Gather every line that includes the word "MESH", please.

[Start of MATERIAL SUPPLIED]

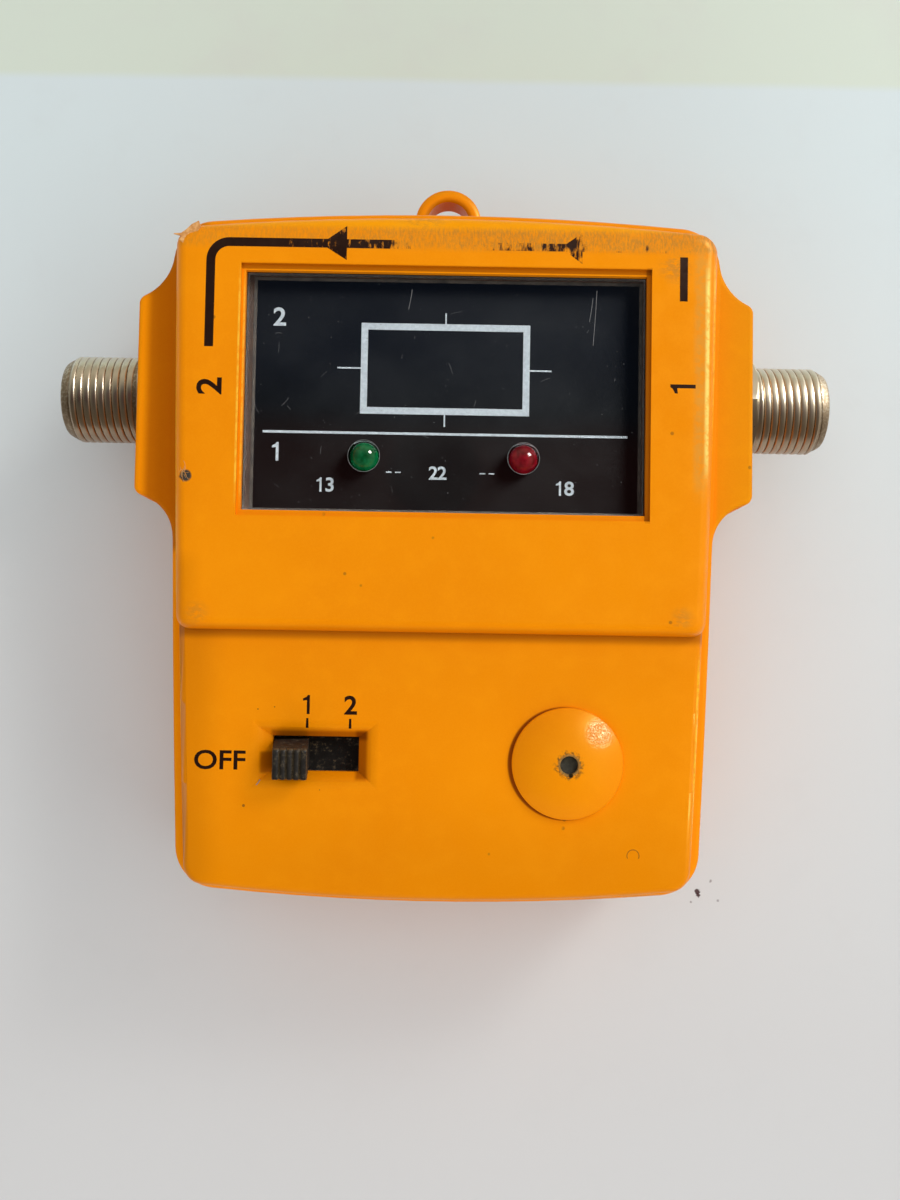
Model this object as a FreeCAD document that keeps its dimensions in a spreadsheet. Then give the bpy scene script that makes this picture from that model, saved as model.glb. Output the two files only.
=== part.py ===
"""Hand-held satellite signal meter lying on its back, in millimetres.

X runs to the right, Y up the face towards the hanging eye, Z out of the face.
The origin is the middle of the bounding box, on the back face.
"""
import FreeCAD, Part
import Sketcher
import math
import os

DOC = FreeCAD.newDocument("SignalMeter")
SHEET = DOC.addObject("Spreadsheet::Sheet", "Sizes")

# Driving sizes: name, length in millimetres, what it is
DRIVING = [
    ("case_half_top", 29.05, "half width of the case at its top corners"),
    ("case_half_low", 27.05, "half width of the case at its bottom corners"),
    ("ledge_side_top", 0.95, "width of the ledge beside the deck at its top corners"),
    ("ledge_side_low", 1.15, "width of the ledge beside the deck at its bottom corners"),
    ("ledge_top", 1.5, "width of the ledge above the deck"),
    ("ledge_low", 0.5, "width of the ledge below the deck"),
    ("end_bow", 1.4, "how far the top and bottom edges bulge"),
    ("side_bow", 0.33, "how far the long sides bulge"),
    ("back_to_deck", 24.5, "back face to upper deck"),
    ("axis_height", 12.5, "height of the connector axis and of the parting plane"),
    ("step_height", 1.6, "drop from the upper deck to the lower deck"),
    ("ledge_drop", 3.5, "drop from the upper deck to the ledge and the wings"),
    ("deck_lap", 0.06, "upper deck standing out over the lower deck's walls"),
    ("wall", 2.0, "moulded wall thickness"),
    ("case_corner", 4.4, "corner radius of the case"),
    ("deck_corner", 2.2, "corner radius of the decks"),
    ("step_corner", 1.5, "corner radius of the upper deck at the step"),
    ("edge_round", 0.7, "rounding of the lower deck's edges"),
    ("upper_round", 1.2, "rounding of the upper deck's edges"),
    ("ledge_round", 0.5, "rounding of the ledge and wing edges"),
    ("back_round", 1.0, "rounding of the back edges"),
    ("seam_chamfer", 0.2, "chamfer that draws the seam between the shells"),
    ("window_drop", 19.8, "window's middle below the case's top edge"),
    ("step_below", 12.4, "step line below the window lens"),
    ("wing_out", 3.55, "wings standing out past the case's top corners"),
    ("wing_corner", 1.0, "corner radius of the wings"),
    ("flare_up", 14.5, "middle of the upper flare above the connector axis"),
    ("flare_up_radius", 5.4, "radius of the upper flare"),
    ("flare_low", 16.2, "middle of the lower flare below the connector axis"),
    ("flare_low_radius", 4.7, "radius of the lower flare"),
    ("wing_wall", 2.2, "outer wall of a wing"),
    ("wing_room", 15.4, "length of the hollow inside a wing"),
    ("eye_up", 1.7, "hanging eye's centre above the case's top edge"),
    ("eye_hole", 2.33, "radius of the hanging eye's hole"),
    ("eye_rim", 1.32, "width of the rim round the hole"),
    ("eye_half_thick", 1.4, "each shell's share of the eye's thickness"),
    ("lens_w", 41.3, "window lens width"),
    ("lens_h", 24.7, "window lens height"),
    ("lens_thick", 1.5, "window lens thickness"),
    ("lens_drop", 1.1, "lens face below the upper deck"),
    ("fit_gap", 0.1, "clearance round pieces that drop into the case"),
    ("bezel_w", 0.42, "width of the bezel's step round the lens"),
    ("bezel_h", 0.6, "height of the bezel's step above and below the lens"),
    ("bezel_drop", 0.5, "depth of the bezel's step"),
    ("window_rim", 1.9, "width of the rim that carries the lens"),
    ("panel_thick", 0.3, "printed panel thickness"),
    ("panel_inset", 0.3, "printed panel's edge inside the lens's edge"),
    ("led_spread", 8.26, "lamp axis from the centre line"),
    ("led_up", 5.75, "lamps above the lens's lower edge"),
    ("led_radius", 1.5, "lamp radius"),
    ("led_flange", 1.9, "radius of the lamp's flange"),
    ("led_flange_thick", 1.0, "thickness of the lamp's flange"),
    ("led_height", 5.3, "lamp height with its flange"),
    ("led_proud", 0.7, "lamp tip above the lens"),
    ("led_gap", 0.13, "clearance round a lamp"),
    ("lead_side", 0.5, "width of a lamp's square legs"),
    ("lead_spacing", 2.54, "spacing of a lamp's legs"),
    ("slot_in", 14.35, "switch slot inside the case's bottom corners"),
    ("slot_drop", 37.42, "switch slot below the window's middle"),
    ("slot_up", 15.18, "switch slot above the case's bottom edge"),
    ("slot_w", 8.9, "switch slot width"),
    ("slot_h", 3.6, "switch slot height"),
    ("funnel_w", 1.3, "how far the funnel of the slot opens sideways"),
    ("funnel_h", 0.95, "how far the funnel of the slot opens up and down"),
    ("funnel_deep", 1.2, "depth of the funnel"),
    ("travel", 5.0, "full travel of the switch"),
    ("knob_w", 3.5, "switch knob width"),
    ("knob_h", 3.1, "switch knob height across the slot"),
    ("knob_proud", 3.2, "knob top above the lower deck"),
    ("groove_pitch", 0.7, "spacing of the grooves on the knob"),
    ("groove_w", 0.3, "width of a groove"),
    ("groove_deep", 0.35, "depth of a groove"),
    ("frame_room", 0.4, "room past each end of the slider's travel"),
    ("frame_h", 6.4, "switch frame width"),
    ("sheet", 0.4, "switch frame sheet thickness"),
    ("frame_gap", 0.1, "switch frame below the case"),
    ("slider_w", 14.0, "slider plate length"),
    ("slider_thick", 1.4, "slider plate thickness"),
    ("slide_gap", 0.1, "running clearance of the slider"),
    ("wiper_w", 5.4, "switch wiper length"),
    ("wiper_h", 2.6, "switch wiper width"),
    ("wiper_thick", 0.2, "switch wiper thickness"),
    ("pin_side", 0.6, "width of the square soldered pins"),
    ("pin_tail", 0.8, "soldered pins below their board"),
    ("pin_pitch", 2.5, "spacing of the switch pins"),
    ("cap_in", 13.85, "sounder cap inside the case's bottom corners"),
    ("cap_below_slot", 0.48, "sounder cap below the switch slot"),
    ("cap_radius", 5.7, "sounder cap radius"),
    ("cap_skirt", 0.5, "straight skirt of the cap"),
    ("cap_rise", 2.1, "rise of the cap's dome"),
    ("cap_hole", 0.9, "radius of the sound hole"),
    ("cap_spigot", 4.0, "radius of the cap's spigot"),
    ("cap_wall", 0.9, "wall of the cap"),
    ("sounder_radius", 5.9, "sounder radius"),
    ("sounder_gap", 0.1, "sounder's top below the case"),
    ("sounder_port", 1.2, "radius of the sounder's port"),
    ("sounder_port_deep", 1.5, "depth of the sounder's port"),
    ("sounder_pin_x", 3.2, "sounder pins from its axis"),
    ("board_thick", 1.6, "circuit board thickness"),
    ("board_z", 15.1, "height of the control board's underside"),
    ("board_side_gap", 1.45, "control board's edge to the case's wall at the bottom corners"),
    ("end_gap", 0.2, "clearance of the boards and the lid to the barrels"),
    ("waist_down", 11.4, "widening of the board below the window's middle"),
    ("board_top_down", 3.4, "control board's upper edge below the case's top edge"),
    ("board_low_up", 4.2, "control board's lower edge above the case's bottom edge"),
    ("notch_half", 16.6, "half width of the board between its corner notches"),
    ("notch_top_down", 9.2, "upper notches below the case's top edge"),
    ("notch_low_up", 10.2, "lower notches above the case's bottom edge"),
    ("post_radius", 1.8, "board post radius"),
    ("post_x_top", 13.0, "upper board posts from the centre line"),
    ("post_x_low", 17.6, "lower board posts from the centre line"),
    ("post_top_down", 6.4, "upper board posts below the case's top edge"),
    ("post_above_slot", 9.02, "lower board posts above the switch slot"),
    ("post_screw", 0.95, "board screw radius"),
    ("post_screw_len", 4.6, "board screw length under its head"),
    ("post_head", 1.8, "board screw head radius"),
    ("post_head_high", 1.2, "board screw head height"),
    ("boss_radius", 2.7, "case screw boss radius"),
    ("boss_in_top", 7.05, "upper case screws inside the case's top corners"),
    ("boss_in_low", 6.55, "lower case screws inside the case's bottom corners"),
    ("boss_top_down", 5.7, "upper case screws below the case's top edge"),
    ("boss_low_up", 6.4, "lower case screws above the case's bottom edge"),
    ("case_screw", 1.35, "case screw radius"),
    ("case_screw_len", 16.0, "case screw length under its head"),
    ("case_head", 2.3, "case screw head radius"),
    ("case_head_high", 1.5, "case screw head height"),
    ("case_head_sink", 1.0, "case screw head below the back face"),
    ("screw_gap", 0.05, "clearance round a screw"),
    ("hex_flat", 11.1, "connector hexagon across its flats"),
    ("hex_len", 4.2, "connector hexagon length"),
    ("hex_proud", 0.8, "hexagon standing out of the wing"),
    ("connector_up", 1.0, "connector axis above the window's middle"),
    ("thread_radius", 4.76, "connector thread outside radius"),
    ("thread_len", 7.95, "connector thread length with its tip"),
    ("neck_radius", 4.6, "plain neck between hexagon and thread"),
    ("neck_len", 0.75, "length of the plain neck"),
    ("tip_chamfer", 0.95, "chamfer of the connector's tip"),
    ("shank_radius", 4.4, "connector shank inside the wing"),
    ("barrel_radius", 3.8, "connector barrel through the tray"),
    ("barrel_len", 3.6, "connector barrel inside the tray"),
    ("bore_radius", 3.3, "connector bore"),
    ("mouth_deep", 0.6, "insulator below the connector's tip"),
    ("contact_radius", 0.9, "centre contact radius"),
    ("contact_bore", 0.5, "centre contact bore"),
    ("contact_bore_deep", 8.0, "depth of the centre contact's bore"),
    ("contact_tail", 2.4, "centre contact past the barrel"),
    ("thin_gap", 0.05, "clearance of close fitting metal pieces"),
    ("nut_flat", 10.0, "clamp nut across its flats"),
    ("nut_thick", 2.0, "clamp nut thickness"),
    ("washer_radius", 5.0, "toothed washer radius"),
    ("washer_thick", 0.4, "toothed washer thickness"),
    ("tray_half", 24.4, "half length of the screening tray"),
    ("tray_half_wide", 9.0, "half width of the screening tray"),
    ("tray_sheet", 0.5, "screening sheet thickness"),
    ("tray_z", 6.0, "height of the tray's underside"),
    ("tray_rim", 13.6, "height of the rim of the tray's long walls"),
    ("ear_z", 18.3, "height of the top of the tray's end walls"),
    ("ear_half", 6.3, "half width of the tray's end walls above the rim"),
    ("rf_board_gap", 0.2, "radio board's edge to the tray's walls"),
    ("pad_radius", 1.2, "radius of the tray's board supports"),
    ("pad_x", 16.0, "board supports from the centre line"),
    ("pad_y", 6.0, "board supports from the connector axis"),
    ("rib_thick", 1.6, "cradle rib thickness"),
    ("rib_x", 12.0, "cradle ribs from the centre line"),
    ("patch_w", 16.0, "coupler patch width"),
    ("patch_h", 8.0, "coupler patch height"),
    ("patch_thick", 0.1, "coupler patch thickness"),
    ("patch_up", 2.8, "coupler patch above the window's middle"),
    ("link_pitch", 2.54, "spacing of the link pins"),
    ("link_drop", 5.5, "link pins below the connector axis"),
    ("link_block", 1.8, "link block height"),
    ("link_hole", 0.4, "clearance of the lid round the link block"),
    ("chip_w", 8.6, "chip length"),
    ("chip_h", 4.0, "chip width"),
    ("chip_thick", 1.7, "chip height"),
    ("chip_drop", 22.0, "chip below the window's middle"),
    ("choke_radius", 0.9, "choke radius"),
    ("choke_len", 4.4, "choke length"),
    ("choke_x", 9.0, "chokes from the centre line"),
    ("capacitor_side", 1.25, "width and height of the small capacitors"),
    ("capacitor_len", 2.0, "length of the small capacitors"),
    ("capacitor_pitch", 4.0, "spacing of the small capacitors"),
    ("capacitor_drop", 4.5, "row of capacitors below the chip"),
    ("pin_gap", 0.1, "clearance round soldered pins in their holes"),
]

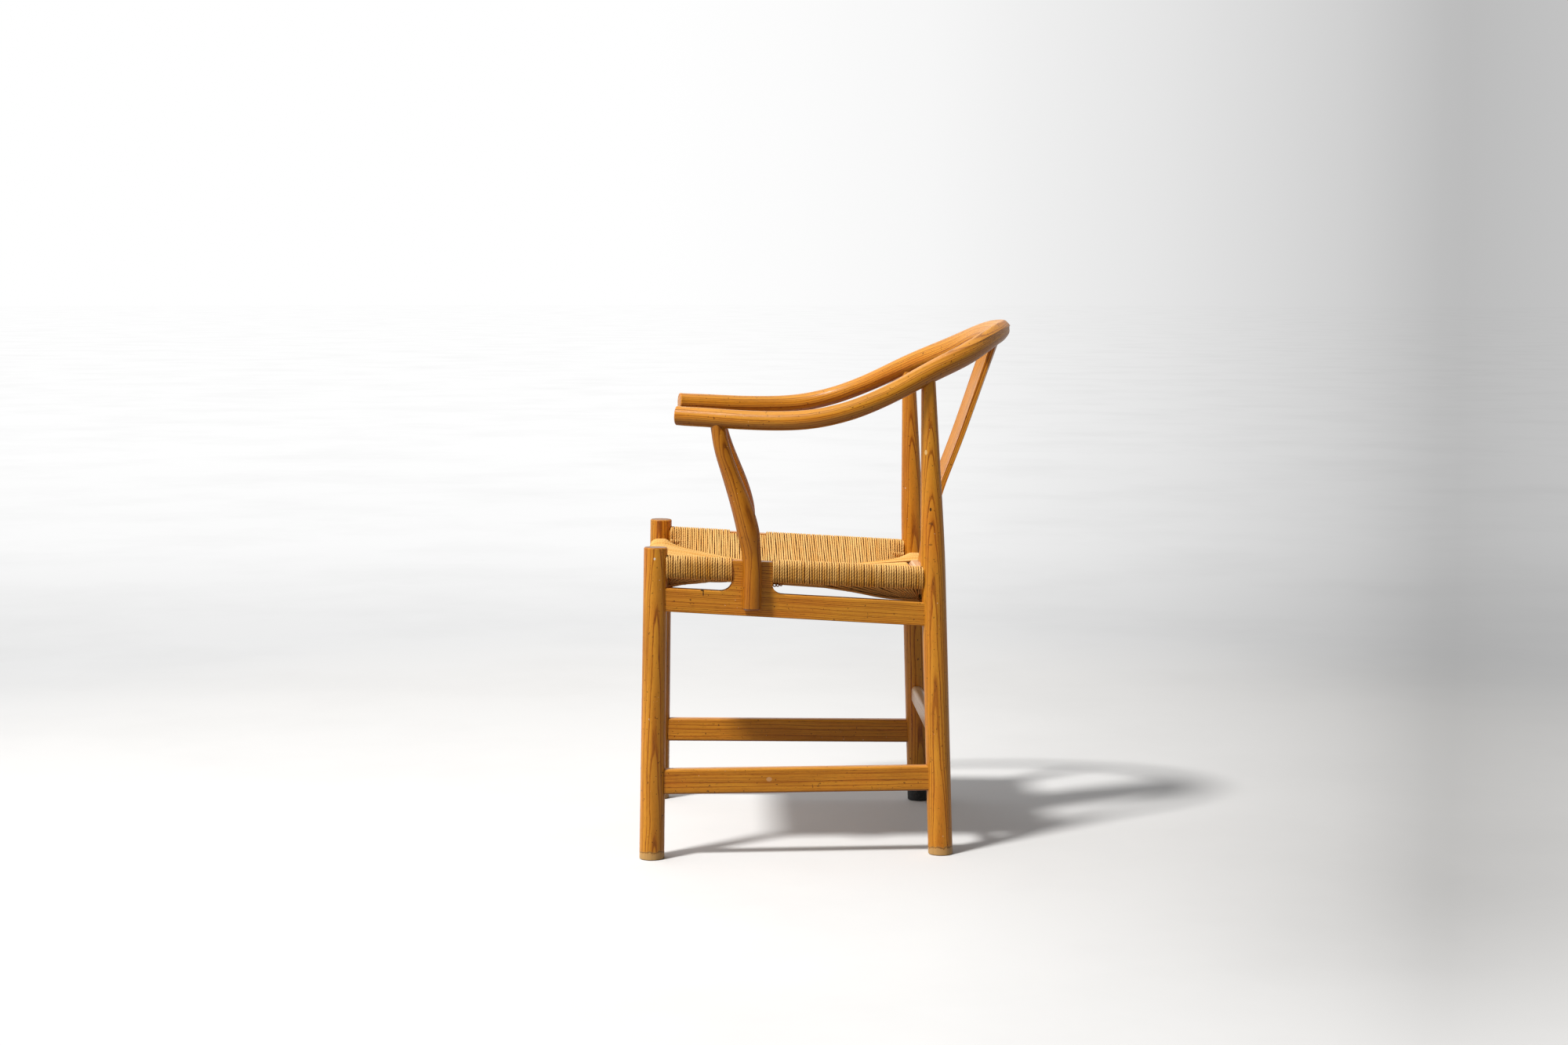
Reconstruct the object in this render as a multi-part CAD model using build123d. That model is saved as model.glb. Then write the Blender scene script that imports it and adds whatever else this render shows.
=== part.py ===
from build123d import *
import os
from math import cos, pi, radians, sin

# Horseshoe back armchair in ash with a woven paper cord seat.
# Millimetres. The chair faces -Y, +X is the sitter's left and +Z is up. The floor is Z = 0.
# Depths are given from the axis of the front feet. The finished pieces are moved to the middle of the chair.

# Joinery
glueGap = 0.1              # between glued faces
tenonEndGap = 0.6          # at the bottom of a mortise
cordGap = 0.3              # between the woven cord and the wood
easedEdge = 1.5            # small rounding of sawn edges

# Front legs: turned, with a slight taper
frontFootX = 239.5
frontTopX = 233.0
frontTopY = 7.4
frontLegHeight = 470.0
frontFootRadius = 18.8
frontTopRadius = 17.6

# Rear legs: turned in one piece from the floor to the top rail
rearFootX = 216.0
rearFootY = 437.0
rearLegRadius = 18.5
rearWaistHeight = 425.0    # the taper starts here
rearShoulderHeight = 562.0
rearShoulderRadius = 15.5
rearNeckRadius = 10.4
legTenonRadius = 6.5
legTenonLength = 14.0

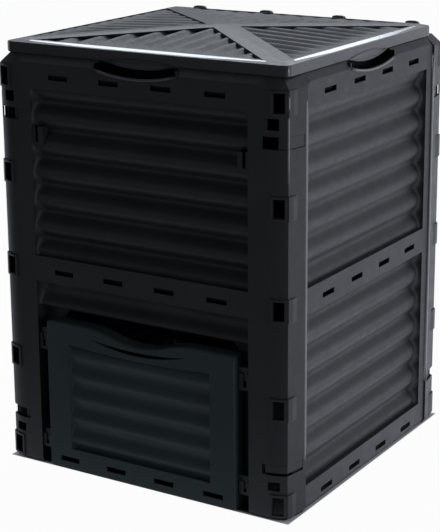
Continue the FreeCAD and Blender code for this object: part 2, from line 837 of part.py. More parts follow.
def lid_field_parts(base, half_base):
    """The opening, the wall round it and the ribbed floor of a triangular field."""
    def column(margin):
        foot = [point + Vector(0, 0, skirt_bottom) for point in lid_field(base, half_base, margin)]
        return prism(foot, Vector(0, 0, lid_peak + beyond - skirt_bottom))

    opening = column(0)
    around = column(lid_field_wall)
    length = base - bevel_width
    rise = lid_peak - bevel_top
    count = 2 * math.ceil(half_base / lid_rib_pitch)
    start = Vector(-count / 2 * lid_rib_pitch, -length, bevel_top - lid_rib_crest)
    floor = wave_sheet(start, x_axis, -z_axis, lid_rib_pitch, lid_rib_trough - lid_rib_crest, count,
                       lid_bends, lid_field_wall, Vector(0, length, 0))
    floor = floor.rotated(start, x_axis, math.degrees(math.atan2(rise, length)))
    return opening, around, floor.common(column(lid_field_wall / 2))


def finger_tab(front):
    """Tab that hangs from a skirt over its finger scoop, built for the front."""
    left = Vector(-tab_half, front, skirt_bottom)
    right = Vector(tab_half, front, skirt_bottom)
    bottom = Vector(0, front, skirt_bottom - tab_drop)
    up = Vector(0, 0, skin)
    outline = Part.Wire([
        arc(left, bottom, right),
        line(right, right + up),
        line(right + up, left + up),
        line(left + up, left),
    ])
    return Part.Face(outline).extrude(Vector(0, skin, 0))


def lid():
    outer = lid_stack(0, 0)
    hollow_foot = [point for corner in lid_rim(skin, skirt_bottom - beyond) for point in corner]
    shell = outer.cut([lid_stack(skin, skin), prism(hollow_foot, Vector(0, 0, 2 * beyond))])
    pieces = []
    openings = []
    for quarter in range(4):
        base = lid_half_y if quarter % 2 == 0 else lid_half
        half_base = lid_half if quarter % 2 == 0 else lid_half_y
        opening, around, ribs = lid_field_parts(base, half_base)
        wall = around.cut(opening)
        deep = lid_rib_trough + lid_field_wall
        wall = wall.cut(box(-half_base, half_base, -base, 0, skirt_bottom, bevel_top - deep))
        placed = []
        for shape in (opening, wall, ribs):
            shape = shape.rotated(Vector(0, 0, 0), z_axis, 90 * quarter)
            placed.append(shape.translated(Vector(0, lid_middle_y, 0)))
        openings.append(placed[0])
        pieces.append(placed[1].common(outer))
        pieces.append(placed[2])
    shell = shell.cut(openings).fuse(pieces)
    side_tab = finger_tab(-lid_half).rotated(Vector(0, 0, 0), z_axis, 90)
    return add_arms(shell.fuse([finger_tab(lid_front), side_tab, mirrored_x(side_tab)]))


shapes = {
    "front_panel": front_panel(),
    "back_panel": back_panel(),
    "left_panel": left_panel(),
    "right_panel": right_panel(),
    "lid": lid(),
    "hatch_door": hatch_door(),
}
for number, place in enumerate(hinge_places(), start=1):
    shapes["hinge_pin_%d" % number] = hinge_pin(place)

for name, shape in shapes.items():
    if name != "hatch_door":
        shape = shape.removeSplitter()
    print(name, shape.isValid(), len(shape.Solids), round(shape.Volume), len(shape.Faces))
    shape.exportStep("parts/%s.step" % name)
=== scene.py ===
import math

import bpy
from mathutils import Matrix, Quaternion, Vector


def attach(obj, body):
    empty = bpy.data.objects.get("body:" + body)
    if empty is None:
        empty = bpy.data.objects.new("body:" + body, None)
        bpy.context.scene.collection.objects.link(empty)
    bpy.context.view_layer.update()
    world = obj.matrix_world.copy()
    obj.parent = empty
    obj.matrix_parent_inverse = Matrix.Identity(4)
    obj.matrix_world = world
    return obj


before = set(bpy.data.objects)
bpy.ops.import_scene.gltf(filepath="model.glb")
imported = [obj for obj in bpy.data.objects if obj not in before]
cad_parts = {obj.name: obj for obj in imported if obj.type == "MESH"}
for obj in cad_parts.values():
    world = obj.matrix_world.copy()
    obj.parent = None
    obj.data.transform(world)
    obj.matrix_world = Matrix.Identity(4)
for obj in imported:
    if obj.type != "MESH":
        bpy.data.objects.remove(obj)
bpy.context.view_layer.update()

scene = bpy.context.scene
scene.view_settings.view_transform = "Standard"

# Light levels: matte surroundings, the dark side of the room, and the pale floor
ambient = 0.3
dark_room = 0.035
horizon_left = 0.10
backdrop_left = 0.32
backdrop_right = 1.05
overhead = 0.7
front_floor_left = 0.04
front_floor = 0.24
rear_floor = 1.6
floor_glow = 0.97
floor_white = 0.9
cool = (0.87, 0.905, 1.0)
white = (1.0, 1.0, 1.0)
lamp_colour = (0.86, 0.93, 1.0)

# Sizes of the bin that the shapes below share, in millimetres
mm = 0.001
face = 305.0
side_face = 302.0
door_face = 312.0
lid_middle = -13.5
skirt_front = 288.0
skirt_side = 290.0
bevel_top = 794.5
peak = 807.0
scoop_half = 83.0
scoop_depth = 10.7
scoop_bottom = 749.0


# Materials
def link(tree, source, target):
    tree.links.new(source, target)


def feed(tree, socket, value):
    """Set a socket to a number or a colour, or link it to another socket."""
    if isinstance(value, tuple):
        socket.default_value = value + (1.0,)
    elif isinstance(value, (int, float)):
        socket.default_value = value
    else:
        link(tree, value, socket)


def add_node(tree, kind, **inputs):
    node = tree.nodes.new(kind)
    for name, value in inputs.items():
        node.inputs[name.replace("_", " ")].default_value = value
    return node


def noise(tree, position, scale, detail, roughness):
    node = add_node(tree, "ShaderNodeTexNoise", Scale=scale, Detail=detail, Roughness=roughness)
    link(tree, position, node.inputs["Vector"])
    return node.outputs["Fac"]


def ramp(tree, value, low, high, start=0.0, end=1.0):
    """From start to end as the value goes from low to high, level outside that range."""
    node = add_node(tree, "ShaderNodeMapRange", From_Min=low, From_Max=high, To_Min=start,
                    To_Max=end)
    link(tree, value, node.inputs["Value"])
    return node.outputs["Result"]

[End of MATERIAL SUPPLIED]

COMPLETE ANSWER —
cad_parts = {obj.name: obj for obj in imported if obj.type == "MESH"}
    if obj.type != "MESH":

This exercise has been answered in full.